WHAT NEEDS TO BE DONE:
Could you print every line from the first one of the records below through the line containing "small helper that", with both included and nothing else?

LISTING:
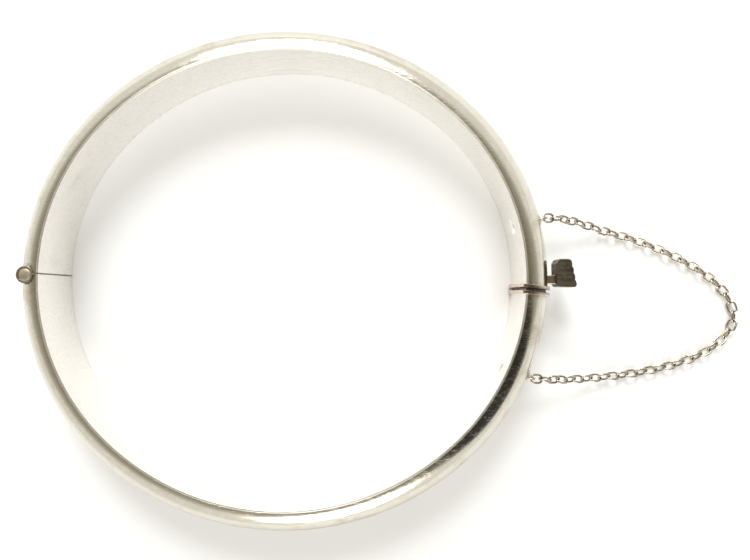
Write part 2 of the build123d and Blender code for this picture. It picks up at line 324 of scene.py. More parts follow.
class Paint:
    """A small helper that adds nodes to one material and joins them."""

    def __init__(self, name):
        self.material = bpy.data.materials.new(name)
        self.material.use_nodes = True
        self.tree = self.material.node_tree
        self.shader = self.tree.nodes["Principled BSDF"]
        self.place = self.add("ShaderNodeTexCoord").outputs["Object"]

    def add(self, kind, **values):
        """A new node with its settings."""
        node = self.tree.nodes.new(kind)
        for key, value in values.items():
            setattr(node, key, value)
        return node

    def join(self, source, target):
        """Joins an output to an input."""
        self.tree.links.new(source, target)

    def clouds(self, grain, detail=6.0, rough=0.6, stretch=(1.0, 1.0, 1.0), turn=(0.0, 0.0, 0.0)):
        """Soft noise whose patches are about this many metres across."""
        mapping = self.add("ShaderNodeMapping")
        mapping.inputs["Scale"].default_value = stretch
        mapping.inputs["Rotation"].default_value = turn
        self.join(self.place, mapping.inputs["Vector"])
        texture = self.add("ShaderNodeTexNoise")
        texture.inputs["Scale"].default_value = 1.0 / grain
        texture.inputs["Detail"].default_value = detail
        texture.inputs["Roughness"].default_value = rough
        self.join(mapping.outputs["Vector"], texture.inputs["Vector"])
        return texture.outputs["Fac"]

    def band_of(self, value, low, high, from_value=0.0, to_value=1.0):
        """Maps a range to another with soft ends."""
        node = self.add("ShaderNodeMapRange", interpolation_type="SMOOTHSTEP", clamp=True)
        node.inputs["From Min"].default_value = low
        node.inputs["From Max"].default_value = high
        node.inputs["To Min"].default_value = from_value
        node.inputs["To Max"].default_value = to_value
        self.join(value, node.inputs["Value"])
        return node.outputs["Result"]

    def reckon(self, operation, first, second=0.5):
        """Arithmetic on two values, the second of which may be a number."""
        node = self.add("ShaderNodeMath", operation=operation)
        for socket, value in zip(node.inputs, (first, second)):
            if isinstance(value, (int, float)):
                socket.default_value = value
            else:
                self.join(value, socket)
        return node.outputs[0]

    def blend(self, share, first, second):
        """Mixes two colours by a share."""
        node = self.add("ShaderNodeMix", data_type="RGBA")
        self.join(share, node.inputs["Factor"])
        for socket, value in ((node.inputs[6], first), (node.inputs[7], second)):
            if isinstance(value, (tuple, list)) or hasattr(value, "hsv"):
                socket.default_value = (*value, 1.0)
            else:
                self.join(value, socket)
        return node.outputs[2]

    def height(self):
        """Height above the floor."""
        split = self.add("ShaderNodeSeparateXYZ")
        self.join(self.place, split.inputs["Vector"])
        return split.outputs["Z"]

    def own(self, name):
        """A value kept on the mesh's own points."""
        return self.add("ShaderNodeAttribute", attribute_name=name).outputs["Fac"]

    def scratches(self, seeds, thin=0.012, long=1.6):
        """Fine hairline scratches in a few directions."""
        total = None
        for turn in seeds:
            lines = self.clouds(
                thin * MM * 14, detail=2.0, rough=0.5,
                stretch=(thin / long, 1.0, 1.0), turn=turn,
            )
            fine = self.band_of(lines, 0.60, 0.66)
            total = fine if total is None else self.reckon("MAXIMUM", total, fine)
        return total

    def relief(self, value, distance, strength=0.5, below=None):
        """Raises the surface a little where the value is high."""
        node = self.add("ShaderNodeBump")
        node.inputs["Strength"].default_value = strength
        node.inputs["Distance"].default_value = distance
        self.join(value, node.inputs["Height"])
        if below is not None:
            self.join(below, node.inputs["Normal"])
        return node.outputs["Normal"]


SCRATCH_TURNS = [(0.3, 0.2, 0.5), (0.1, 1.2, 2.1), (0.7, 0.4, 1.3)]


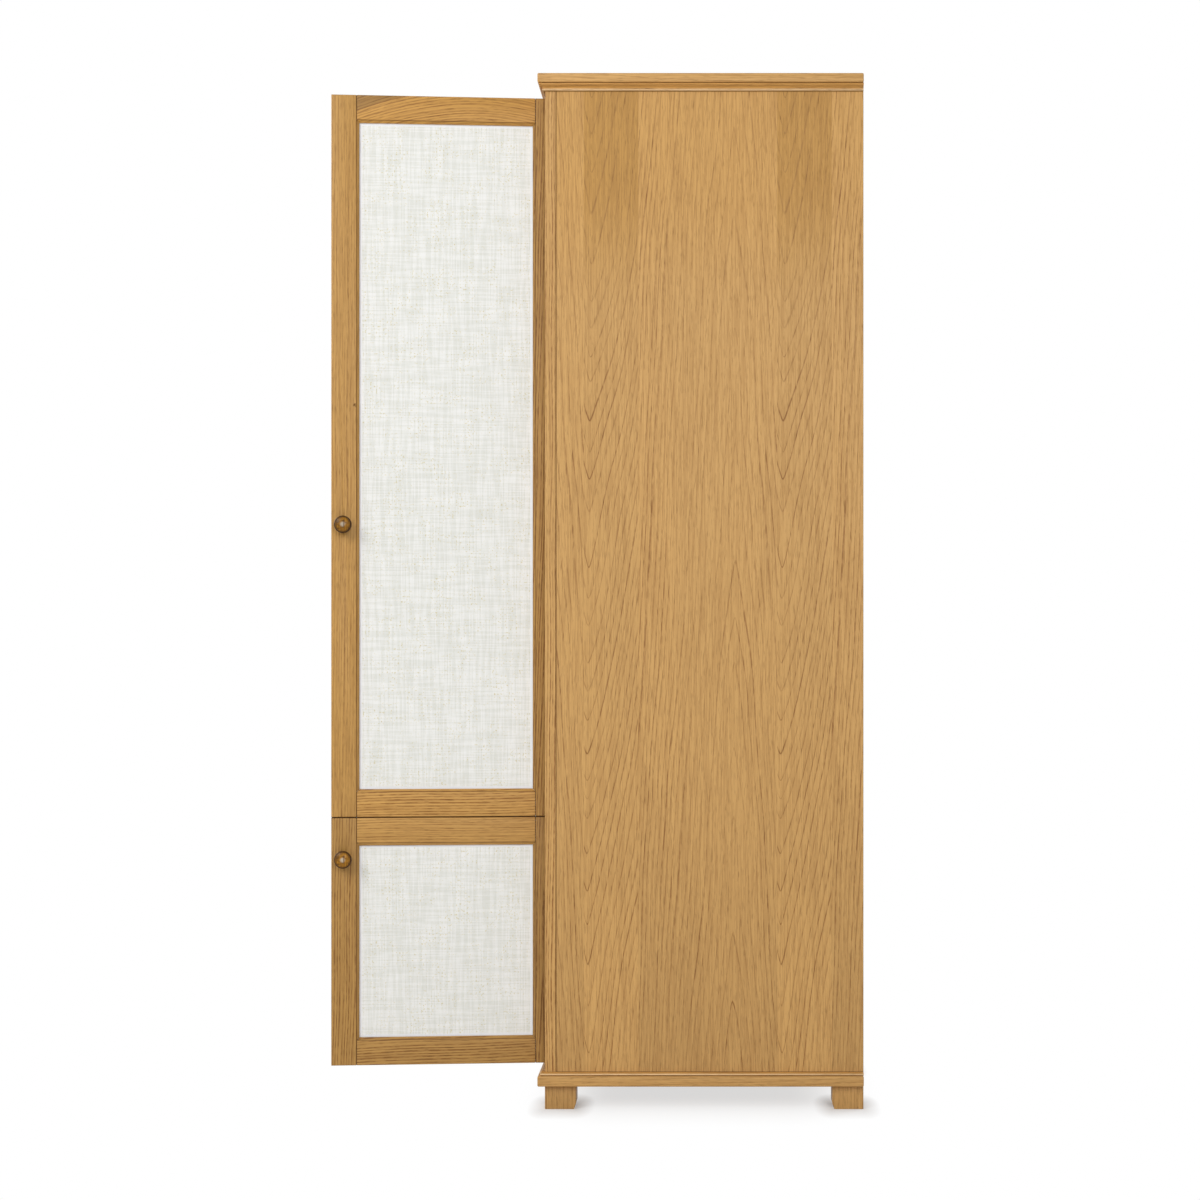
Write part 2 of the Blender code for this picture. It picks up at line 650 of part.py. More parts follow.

SOLVED EXERCISE:
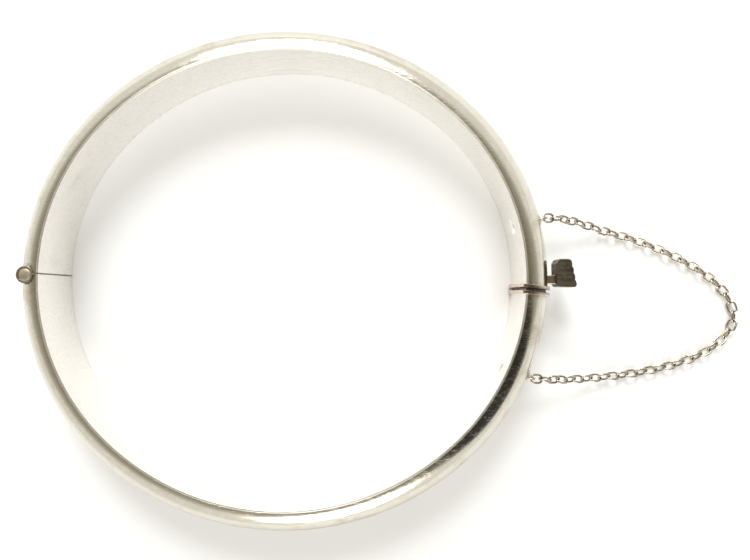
Write part 2 of the build123d and Blender code for this picture. It picks up at line 324 of scene.py. More parts follow.
class Paint:
    """A small helper that adds nodes to one material and joins them."""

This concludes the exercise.